我正在共享代码片段以及错误日志。有人可以帮我解决这个问题。
提前致谢 !
代码片段:
import com.ibm.ibmos2spark.CloudObjectStorage
import org.apache.spark.sql.SparkSession
object CosConnection extends App{
var credentials = scala.collection.mutable.HashMap[String, String](
"endPoint"->"ENDPOINT",
"accessKey"->"ACCESSKEY",
"secretKey"->"SECRETKEY"
)
var bucketName = "FOO"
var objectname = "xyz.csv"
var configurationName = "softlayer_cos"
val spark = SparkSession
.builder()
.appName("Connect IBM COS")
.master("local")
.getOrCreate()
spark.sparkContext.hadoopConfiguration.set("fs.stocator.scheme.list", "cos")
spark.sparkContext.hadoopConfiguration.set("fs.stocator.cos.impl", "com.ibm.stocator.fs.cos.COSAPIClient")
spark.sparkContext.hadoopConfiguration.set("fs.stocator.cos.scheme", "cos")

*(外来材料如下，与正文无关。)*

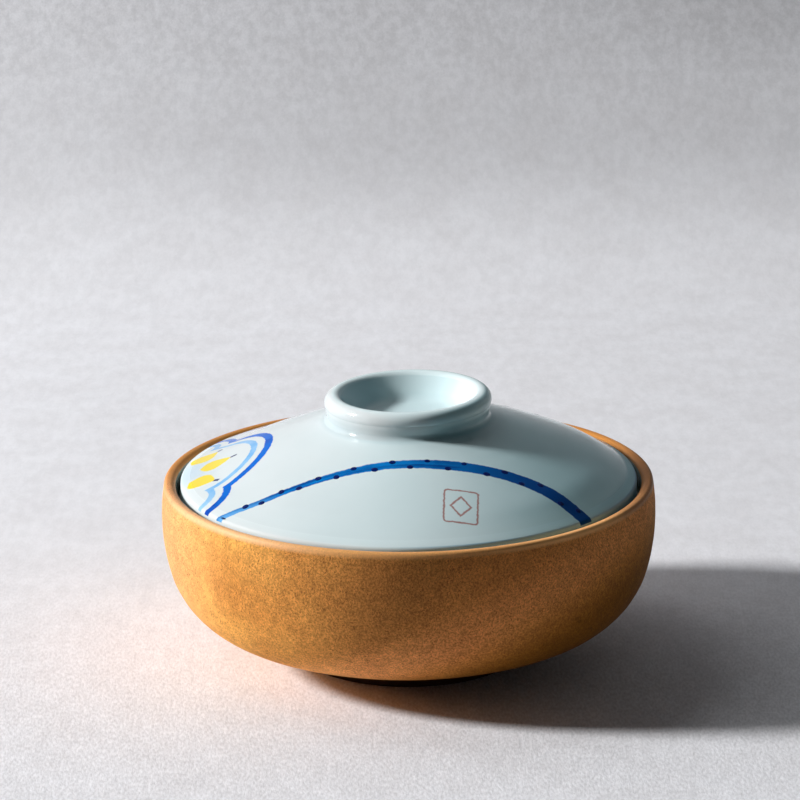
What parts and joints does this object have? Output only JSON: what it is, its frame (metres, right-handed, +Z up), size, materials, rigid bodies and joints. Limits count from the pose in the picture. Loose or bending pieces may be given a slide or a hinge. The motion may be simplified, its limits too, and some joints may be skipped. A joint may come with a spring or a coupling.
{
  "type": "donburi bowl with lid",
  "caption": "Round stoneware rice bowl on a low foot ring, with a domed porcelain lid that drops onto a ledge inside the rim and has a dished ring grip.",
  "frame": {"origin": "centre of the foot ring's underside, on the surface that the bowl stands on", "axes": "+Z up along the axis that the bowl and lid were turned about; -Y is the side with the small square mark on the lid"},
  "size_m": [0.17, 0.17, 0.0941],
  "materials": {
    "stoneware": "bare orange-brown fired clay with fine dark specks, glazed grey-green inside",
    "celadon_glaze": "glossy pale blue-green glaze over white porcelain, with blue brushwork"
  },
  "bodies": {
    "bowl": {"bowl": "stoneware"},
    "lid": {"lid": "celadon_glaze"}
  },
  "joints": [
    {"name": "lid_lift", "type": "slide", "parent": "bowl", "child": "lid", "axis": [0, 0, 1], "range_m": [0, 0.08]}
  ]
}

var cos = new CloudObjectStorage(spark.sparkContext, credentials, configurationName=configurationName)
var dfData1 = spark.
read.format("org.apache.spark.sql.execution.datasources.csv.CSVFileFormat").
option("header", "true").
option("inferSchema", "true").
load(cos.url(bucketName, objectname))
dfData1.printSchema()
dfData1.show(5,0)
}
错误:
Exception in thread "main" java.io.IOException: No FileSystem for scheme: cos
at org.apache.hadoop.fs.FileSystem.getFileSystemClass(FileSystem.java:2586)
at org.apache.hadoop.fs.FileSystem.createFileSystem(FileSystem.java:2593)
at org.apache.hadoop.fs.FileSystem.access$200(FileSystem.java:91)
at org.apache.hadoop.fs.FileSystem$Cache.getInternal(FileSystem.java:2632)
at org.apache.hadoop.fs.FileSystem$Cache.get(FileSystem.java:2614)
at org.apache.hadoop.fs.FileSystem.get(FileSystem.java:370)
at org.apache.hadoop.fs.Path.getFileSystem(Path.java:296)